__What to do__
Repeat every record below exactly as written.

┌──

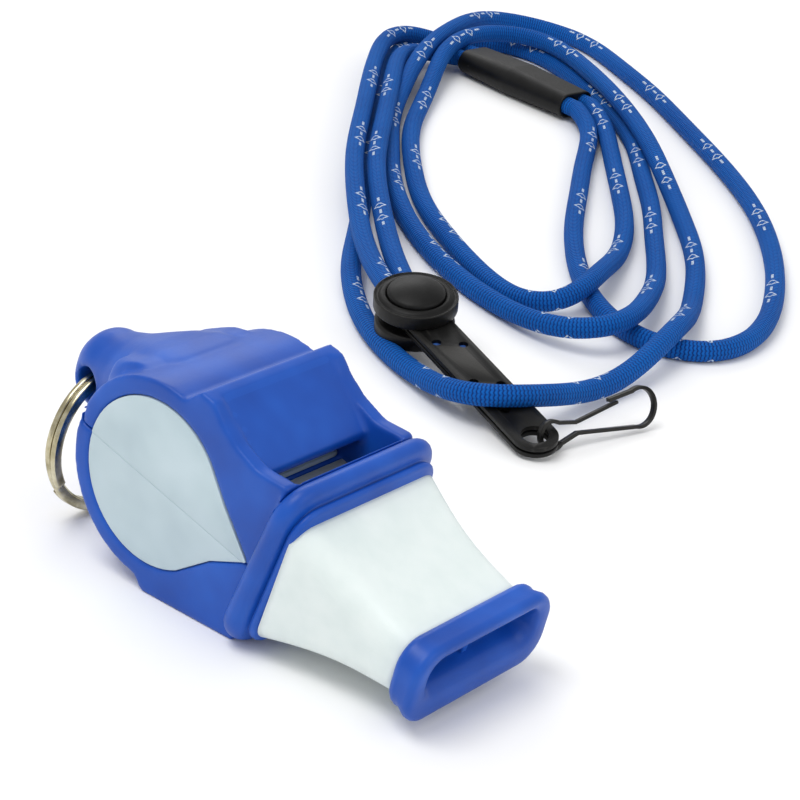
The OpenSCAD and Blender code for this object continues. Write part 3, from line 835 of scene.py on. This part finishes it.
def make_ring():
    """The wire's two turns lie side by side, and it crosses from one to the other in the middle."""
    low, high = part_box("split_ring")
    centre = (Vector(low) + Vector(high)) / 2
    radius = (RING_D - RING_WIRE) / 2
    wire = outline((RING_WIRE - 0.02) / 2, -(RING_TURN - 0.04) / 2, (RING_TURN - 0.04) / 2, 0.3, 3)
    steps = 220
    rings = []
    for k in range(steps + 1):
        turn = RING_WOUND * k / steps
        side = max(-1.0, min(1.0, (turn - RING_WOUND / 2) / RING_CROSSING))
        shift = (RING_TURN / 2 + 0.02) * side
        angle = RING_START + turn
        out = Vector((0, math.cos(angle), math.sin(angle)))
        rings.append([out * (radius + across) + Vector((shift + along, 0, 0)) for across, along in wire])
    bm = bmesh.new()
    skin(bm, rings)
    mesh = mesh_from(bm, "ring", Matrix.Translation(centre) @ Matrix.Scale(MM, 4))
    ring = new_object("split_ring_wire", mesh, "ring", ("split_ring",))
    bevel = ring.modifiers.new("ends", "BEVEL")
    bevel.width = 0.06 * MM
    bevel.segments = 1
    bevel.limit_method = "ANGLE"
    bevel.angle_limit = math.radians(50)
    dress(applied(ring), NICKEL)


make_ring()


# ---- the lanyard's fittings
sleeve = moulded("slider_sleeve", ("slider_barrel",), "slider", SLEEVE_VOXEL, SLEEVE_PASSES)
cap = edged("clamp_rim", "clamp_cap", "lanyard", 0.35, 3)
button = edged("clamp_dome", "clamp_button", "lanyard", 0.3, 3)
under = edged("clamp_foot", "clamp_base", "lanyard", 0.5, 3)
for fitting in (sleeve, cap, button, under):
    dress(fitting, BLACK)
dress(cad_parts["clamp_rivet"], NICKEL)
dress(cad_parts["cord_tails"], TAIL_KNIT)
leaves = [edged(node + "_leaf", node, "lanyard", 0.18, 2)
          for node in ("strap_upper", "strap_lower")]
for leaf in leaves:
    dress(leaf, STRAP)
frame_wire = edged("hook_wire", "hook_frame", "hook", 0.14, 2)
gate_wire = edged("hook_spring", "hook_gate", "gate", 0.14, 2)
for wire in (frame_wire, gate_wire):
    dress(wire, HOOK)

[v * MM for v in ROUTE[0]]
[list(p * MM) for p in cord_line]


# ---- floor and light
def make_stage():
    """A wide, nearly white floor."""
    bm = bmesh.new()
    bmesh.ops.create_grid(bm, x_segments=1, y_segments=1, size=6)
    mesh = bpy.data.meshes.new("floor")
    bm.to_mesh(mesh)
    bm.free()
    floor = bpy.data.objects.new("floor", mesh)
    bpy.context.collection.objects.link(floor)
    paint = Paint("studio_floor")
    drift = paint.noise(400, 2)
    tone = paint.ramp(drift, (0.3, (0.95, 0.95, 0.95)), (0.7, (0.97, 0.97, 0.97)))
    dress(floor, paint.finish(Base_Color=tone, Roughness=0.9))


def soft_light(name, at, size, power):
    """A rectangular lamp of the given width and height, pointed between whistle and lanyard."""
    data = bpy.data.lights.new(name, "AREA")
    data.shape = "RECTANGLE"
    data.size = size[0]
    data.size_y = size[1]
    data.energy = power
    light = bpy.data.objects.new(name, data)
    bpy.context.collection.objects.link(light)
    direction = Vector(LAMP_AIM) - Vector(at)
    light.matrix_world = Matrix.Translation(at) @ direction.to_track_quat("-Z", "Y").to_matrix().to_4x4()


LAMP_AIM = (-0.02, 0.06, 0.01)
WORLD_LIGHT = 0.66

make_stage()
soft_light("key", (-0.15, -0.25, 0.75), size=(0.5, 0.4), power=3.0)
soft_light("fill", (0.7, 0.1, 0.45), size=(0.6, 0.5), power=1.0)
soft_light("rim", (-0.6, 0.5, 0.5), size=(0.5, 0.4), power=1.2)
world = bpy.data.worlds.new("studio")
bpy.context.scene.world = world
world.use_nodes = True
background = world.node_tree.nodes["Background"]
background.inputs["Color"].default_value = (1, 1, 1, 1)
background.inputs["Strength"].default_value = WORLD_LIGHT
bpy.context.scene.view_settings.view_transform = "Standard"
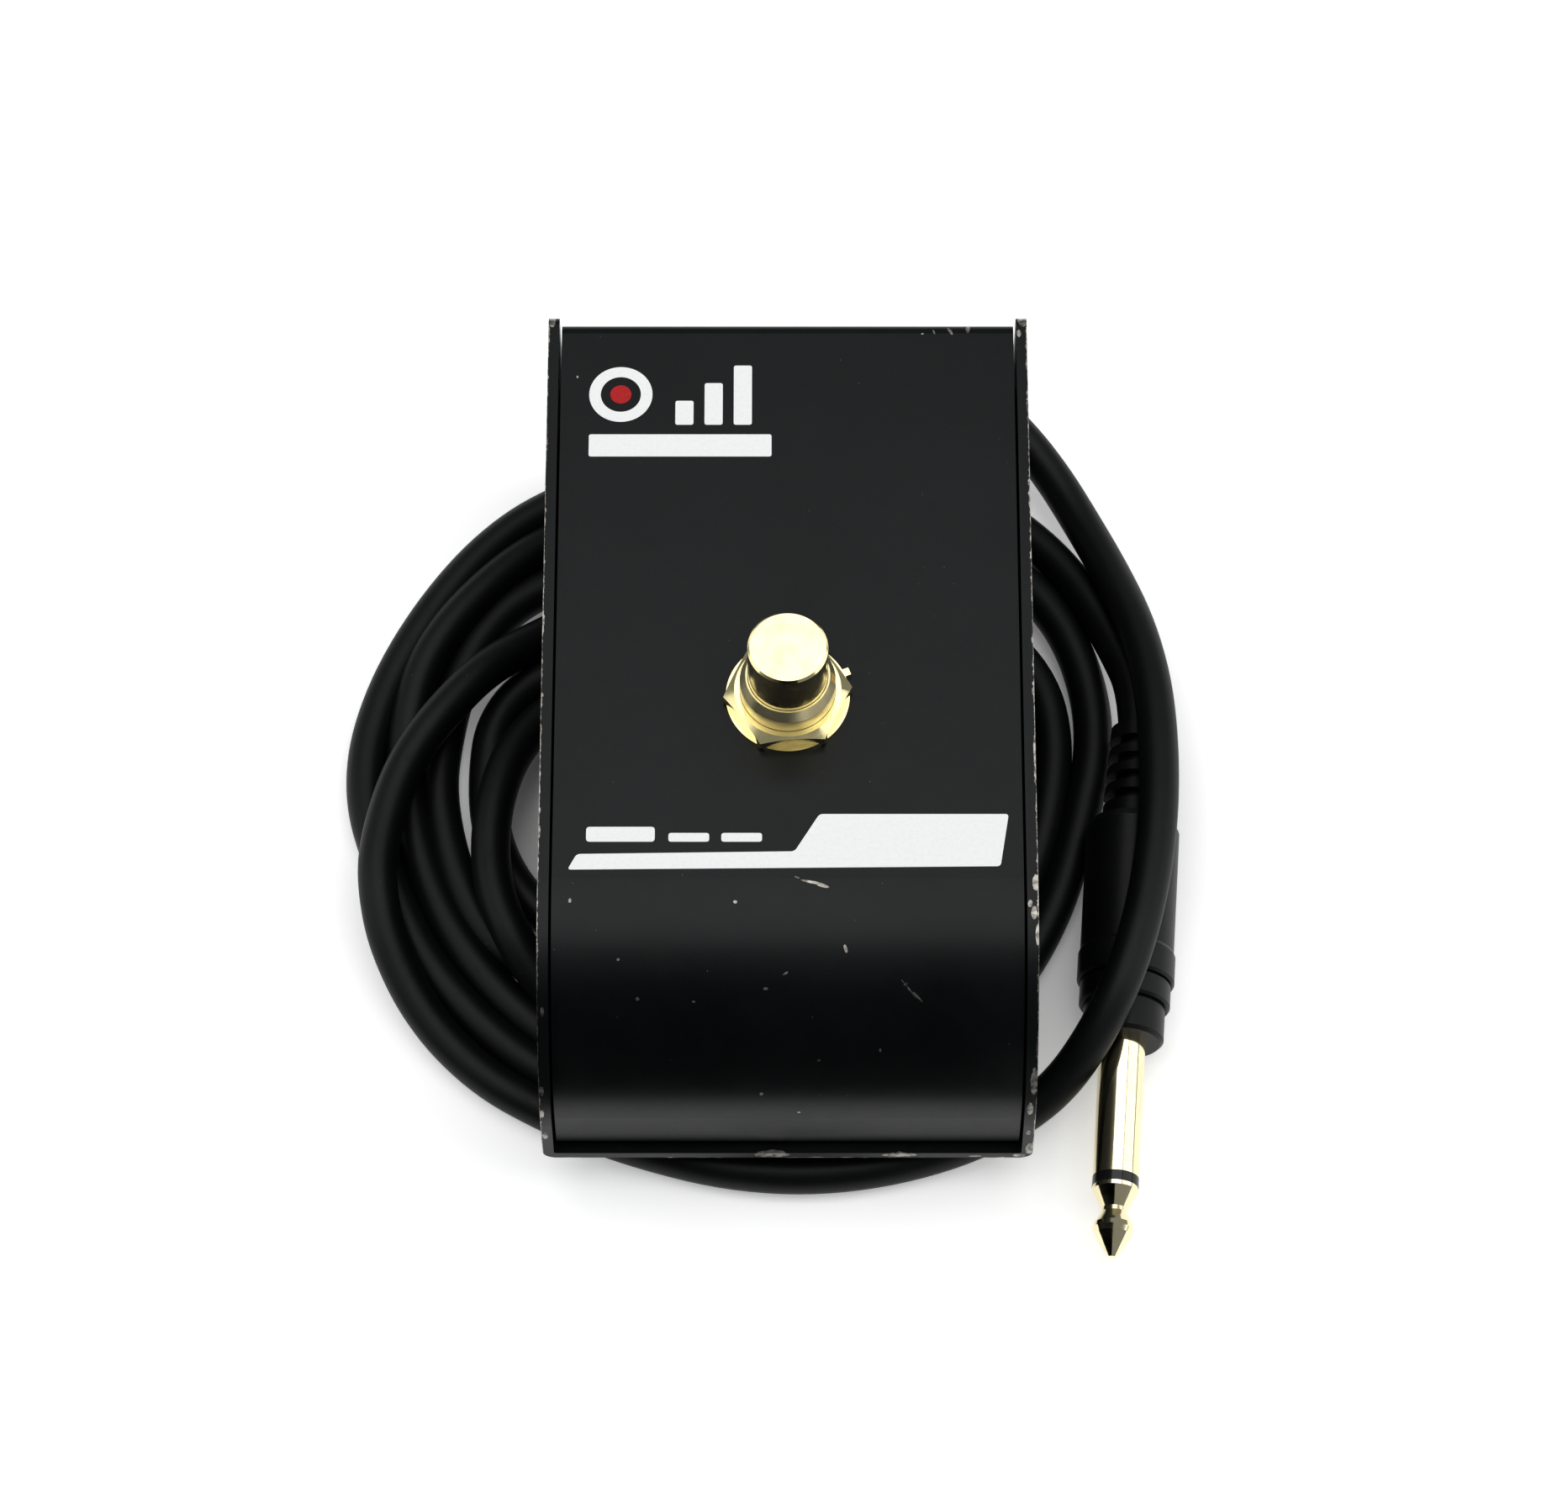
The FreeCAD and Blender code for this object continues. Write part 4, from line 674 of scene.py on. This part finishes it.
def light_studio():
    """One broad softbox overhead, two smaller ones at the sides, a dim room, and a black flag
    in front that only reflections meet, so the cover's curve turns dark."""
    soft_light("top_softbox", (0.0, 0.12, 0.95), (0.0, 0.12, 0.0), 1.2, 0.9, 5.5)
    soft_light("left_softbox", (-0.85, 0.0, 0.50), (0.0, 0.0, 0.05), 0.8, 0.8, 2.0)
    soft_light("right_softbox", (0.85, 0.0, 0.50), (0.0, 0.0, 0.05), 0.9, 0.9, 3.2)
    world = bpy.data.worlds.new("room")
    world.use_nodes = True
    background = world.node_tree.nodes["Background"]
    background.inputs["Color"].default_value = ROOM_TINT
    background.inputs["Strength"].default_value = ROOM_LIGHT
    bpy.context.scene.world = world
    black = Finish("flag_cloth", Roughness=1.0, Specular_IOR_Level=0.0)
    shade = black.span(black.noise(5.0), 0.3, 0.7)
    black.use(Base_Color=black.blend(shade, (0.001, 0.001, 0.001), (0.002, 0.002, 0.002)))
    for name, near, far in (("flag", (FLAG_Y, 0.0), (FLAG_Y, FLAG_TOP)),
                            ("flag_foot", (FLAG_Y, FLAG_FOOT_HEIGHT),
                             (FLAG_FOOT_Y, FLAG_FOOT_HEIGHT))):
        sheet = stage_piece(name, [(FLAG_LEFT, *near), (FLAG_RIGHT, *near),
                                   (FLAG_RIGHT, *far), (FLAG_LEFT, *far)], black.material)
        for ray in ("camera", "diffuse", "shadow", "transmission"):
            setattr(sheet, "visible_" + ray, False)


CAMERA_PLACE = (-0.0005, -0.3833, 0.7727)
CAMERA_TILT = math.radians(27.0)
CAMERA_LENS = 141.1
PICTURE_GAMMA = 0.85


def set_camera():
    """A camera with a long lens, in front of and above the switch."""
    data = bpy.data.cameras.new("camera")
    data.sensor_width = 36.0
    data.lens = CAMERA_LENS
    data.clip_start = 0.01
    camera = bpy.data.objects.new("camera", data)
    camera.matrix_world = Matrix.Translation(CAMERA_PLACE) @ Matrix.Rotation(CAMERA_TILT, 4, "X")
    bpy.context.scene.collection.objects.link(camera)
    bpy.context.scene.camera = camera


lay_floor()
light_studio()
set_camera()
bpy.context.scene.view_settings.view_transform = "Standard"
bpy.context.scene.view_settings.gamma = PICTURE_GAMMA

└──

__Reply__
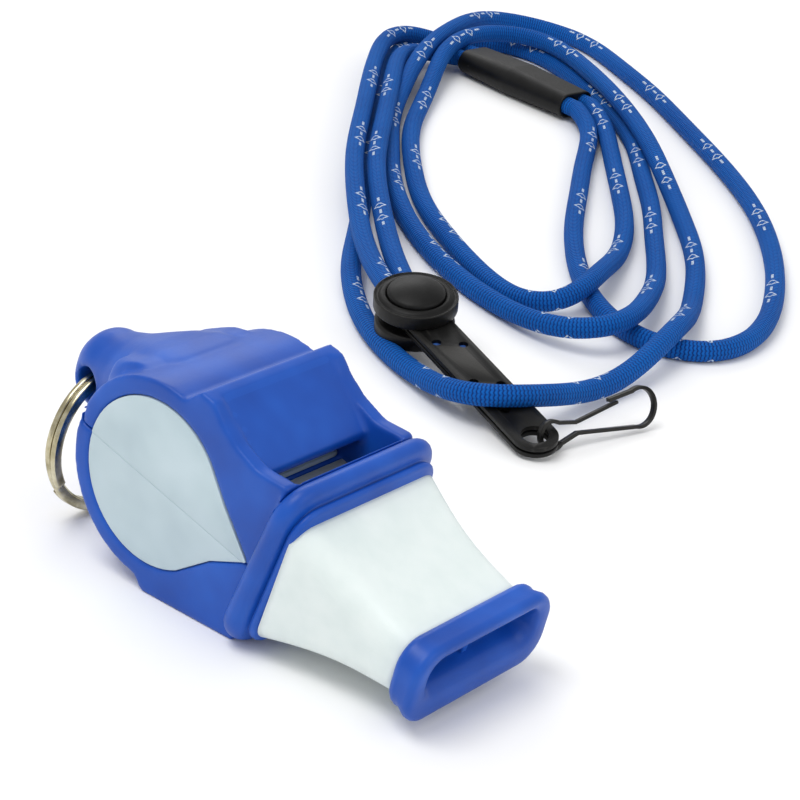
The OpenSCAD and Blender code for this object continues. Write part 3, from line 835 of scene.py on. This part finishes it.
def make_ring():
    """The wire's two turns lie side by side, and it crosses from one to the other in the middle."""
    low, high = part_box("split_ring")
    centre = (Vector(low) + Vector(high)) / 2
    radius = (RING_D - RING_WIRE) / 2
    wire = outline((RING_WIRE - 0.02) / 2, -(RING_TURN - 0.04) / 2, (RING_TURN - 0.04) / 2, 0.3, 3)
    steps = 220
    rings = []
    for k in range(steps + 1):
        turn = RING_WOUND * k / steps
        side = max(-1.0, min(1.0, (turn - RING_WOUND / 2) / RING_CROSSING))
        shift = (RING_TURN / 2 + 0.02) * side
        angle = RING_START + turn
        out = Vector((0, math.cos(angle), math.sin(angle)))
        rings.append([out * (radius + across) + Vector((shift + along, 0, 0)) for across, along in wire])
    bm = bmesh.new()
    skin(bm, rings)
    mesh = mesh_from(bm, "ring", Matrix.Translation(centre) @ Matrix.Scale(MM, 4))
    ring = new_object("split_ring_wire", mesh, "ring", ("split_ring",))
    bevel = ring.modifiers.new("ends", "BEVEL")
    bevel.width = 0.06 * MM
    bevel.segments = 1
    bevel.limit_method = "ANGLE"
    bevel.angle_limit = math.radians(50)
    dress(applied(ring), NICKEL)


make_ring()


# ---- the lanyard's fittings
sleeve = moulded("slider_sleeve", ("slider_barrel",), "slider", SLEEVE_VOXEL, SLEEVE_PASSES)
cap = edged("clamp_rim", "clamp_cap", "lanyard", 0.35, 3)
button = edged("clamp_dome", "clamp_button", "lanyard", 0.3, 3)
under = edged("clamp_foot", "clamp_base", "lanyard", 0.5, 3)
for fitting in (sleeve, cap, button, under):
    dress(fitting, BLACK)
dress(cad_parts["clamp_rivet"], NICKEL)
dress(cad_parts["cord_tails"], TAIL_KNIT)
leaves = [edged(node + "_leaf", node, "lanyard", 0.18, 2)
          for node in ("strap_upper", "strap_lower")]
for leaf in leaves:
    dress(leaf, STRAP)
frame_wire = edged("hook_wire", "hook_frame", "hook", 0.14, 2)
gate_wire = edged("hook_spring", "hook_gate", "gate", 0.14, 2)
for wire in (frame_wire, gate_wire):
    dress(wire, HOOK)

[v * MM for v in ROUTE[0]]
[list(p * MM) for p in cord_line]


# ---- floor and light
def make_stage():
    """A wide, nearly white floor."""
    bm = bmesh.new()
    bmesh.ops.create_grid(bm, x_segments=1, y_segments=1, size=6)
    mesh = bpy.data.meshes.new("floor")
    bm.to_mesh(mesh)
    bm.free()
    floor = bpy.data.objects.new("floor", mesh)
    bpy.context.collection.objects.link(floor)
    paint = Paint("studio_floor")
    drift = paint.noise(400, 2)
    tone = paint.ramp(drift, (0.3, (0.95, 0.95, 0.95)), (0.7, (0.97, 0.97, 0.97)))
    dress(floor, paint.finish(Base_Color=tone, Roughness=0.9))


def soft_light(name, at, size, power):
    """A rectangular lamp of the given width and height, pointed between whistle and lanyard."""
    data = bpy.data.lights.new(name, "AREA")
    data.shape = "RECTANGLE"
    data.size = size[0]
    data.size_y = size[1]
    data.energy = power
    light = bpy.data.objects.new(name, data)
    bpy.context.collection.objects.link(light)
    direction = Vector(LAMP_AIM) - Vector(at)
    light.matrix_world = Matrix.Translation(at) @ direction.to_track_quat("-Z", "Y").to_matrix().to_4x4()


LAMP_AIM = (-0.02, 0.06, 0.01)
WORLD_LIGHT = 0.66

make_stage()
soft_light("key", (-0.15, -0.25, 0.75), size=(0.5, 0.4), power=3.0)
soft_light("fill", (0.7, 0.1, 0.45), size=(0.6, 0.5), power=1.0)
soft_light("rim", (-0.6, 0.5, 0.5), size=(0.5, 0.4), power=1.2)
world = bpy.data.worlds.new("studio")
bpy.context.scene.world = world
world.use_nodes = True
background = world.node_tree.nodes["Background"]
background.inputs["Color"].default_value = (1, 1, 1, 1)
background.inputs["Strength"].default_value = WORLD_LIGHT
bpy.context.scene.view_settings.view_transform = "Standard"
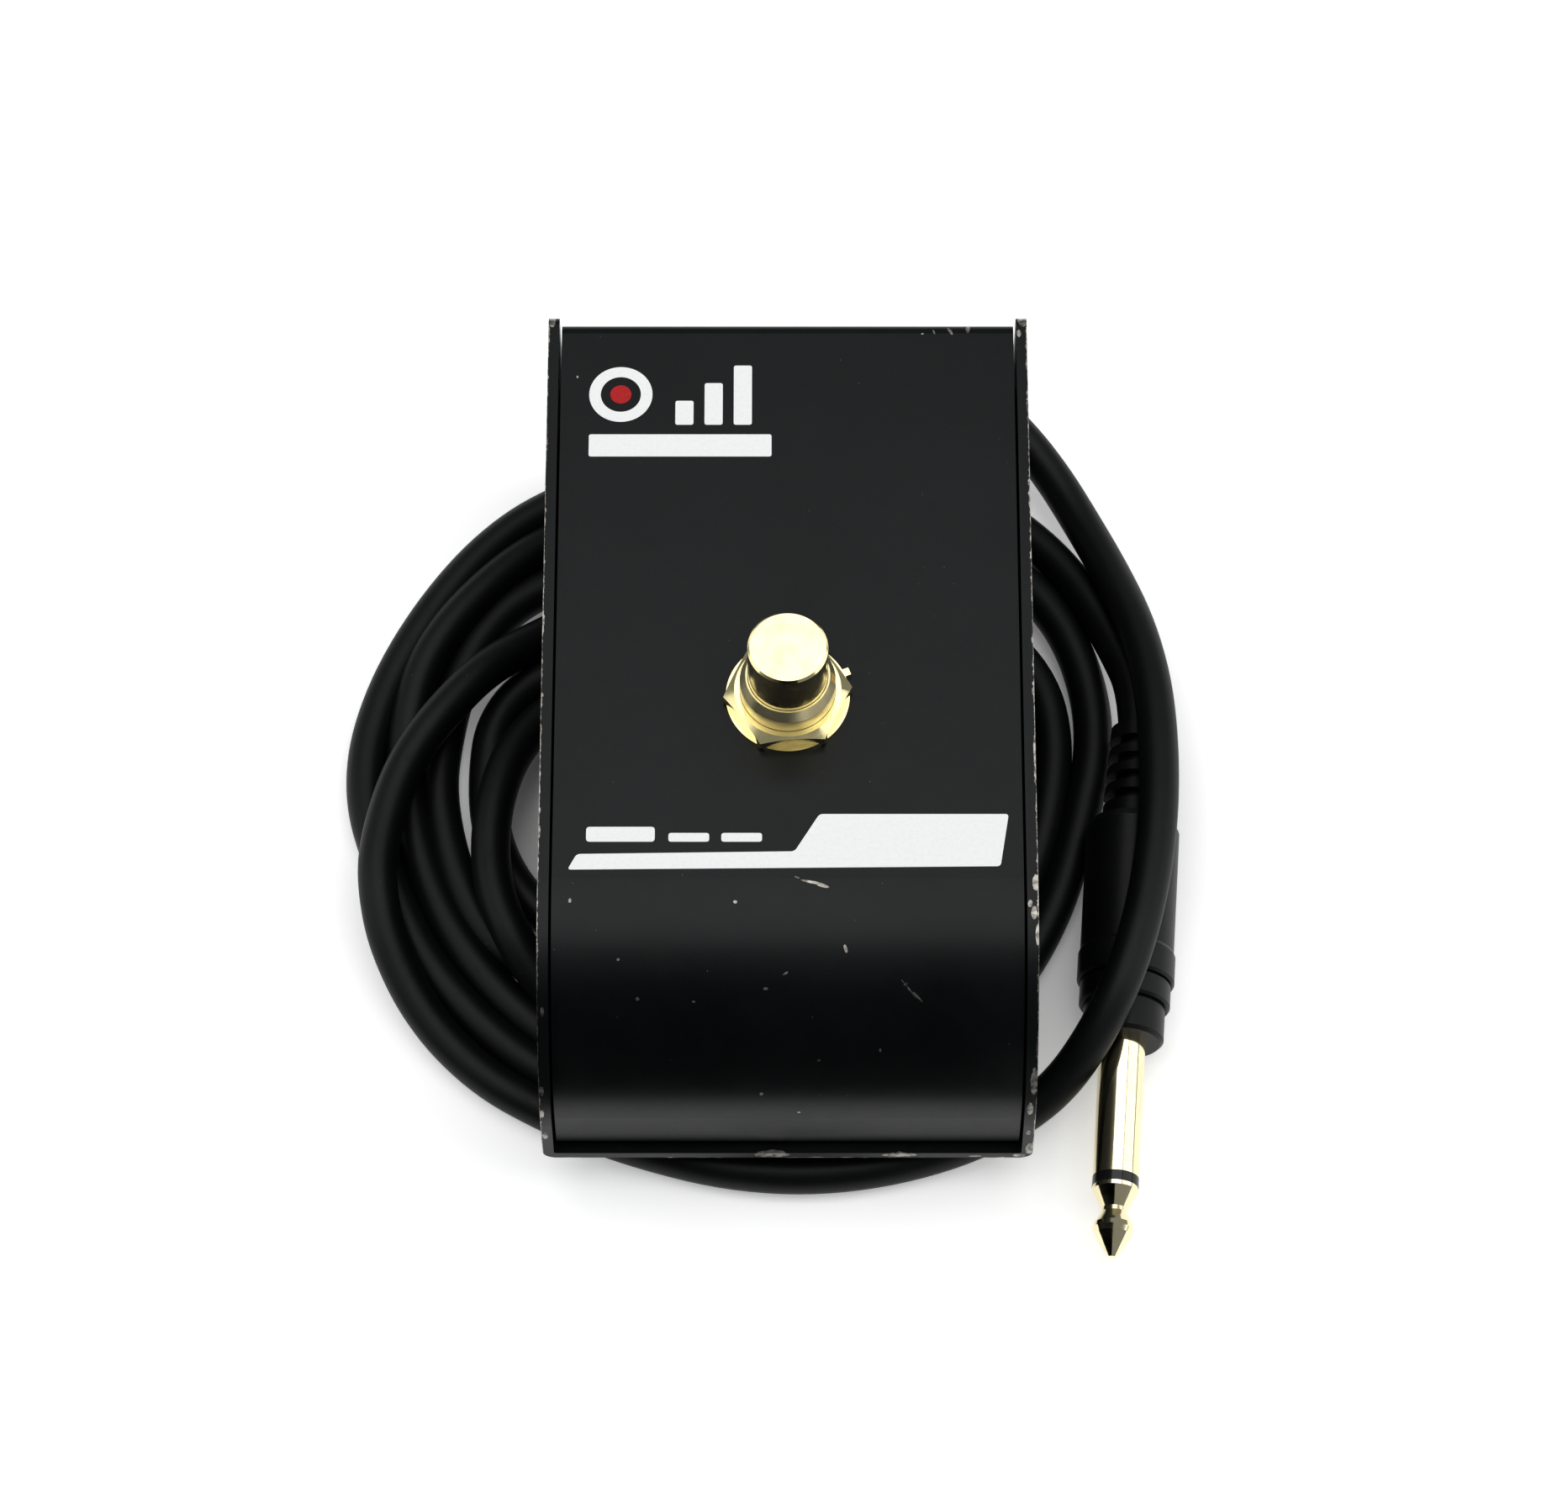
The FreeCAD and Blender code for this object continues. Write part 4, from line 674 of scene.py on. This part finishes it.
def light_studio():
    """One broad softbox overhead, two smaller ones at the sides, a dim room, and a black flag
    in front that only reflections meet, so the cover's curve turns dark."""
    soft_light("top_softbox", (0.0, 0.12, 0.95), (0.0, 0.12, 0.0), 1.2, 0.9, 5.5)
    soft_light("left_softbox", (-0.85, 0.0, 0.50), (0.0, 0.0, 0.05), 0.8, 0.8, 2.0)
    soft_light("right_softbox", (0.85, 0.0, 0.50), (0.0, 0.0, 0.05), 0.9, 0.9, 3.2)
    world = bpy.data.worlds.new("room")
    world.use_nodes = True
    background = world.node_tree.nodes["Background"]
    background.inputs["Color"].default_value = ROOM_TINT
    background.inputs["Strength"].default_value = ROOM_LIGHT
    bpy.context.scene.world = world
    black = Finish("flag_cloth", Roughness=1.0, Specular_IOR_Level=0.0)
    shade = black.span(black.noise(5.0), 0.3, 0.7)
    black.use(Base_Color=black.blend(shade, (0.001, 0.001, 0.001), (0.002, 0.002, 0.002)))
    for name, near, far in (("flag", (FLAG_Y, 0.0), (FLAG_Y, FLAG_TOP)),
                            ("flag_foot", (FLAG_Y, FLAG_FOOT_HEIGHT),
                             (FLAG_FOOT_Y, FLAG_FOOT_HEIGHT))):
        sheet = stage_piece(name, [(FLAG_LEFT, *near), (FLAG_RIGHT, *near),
                                   (FLAG_RIGHT, *far), (FLAG_LEFT, *far)], black.material)
        for ray in ("camera", "diffuse", "shadow", "transmission"):
            setattr(sheet, "visible_" + ray, False)


CAMERA_PLACE = (-0.0005, -0.3833, 0.7727)
CAMERA_TILT = math.radians(27.0)
CAMERA_LENS = 141.1
PICTURE_GAMMA = 0.85


def set_camera():
    """A camera with a long lens, in front of and above the switch."""
    data = bpy.data.cameras.new("camera")
    data.sensor_width = 36.0
    data.lens = CAMERA_LENS
    data.clip_start = 0.01
    camera = bpy.data.objects.new("camera", data)
    camera.matrix_world = Matrix.Translation(CAMERA_PLACE) @ Matrix.Rotation(CAMERA_TILT, 4, "X")
    bpy.context.scene.collection.objects.link(camera)
    bpy.context.scene.camera = camera


lay_floor()
light_studio()
set_camera()
bpy.context.scene.view_settings.view_transform = "Standard"
bpy.context.scene.view_settings.gamma = PICTURE_GAMMA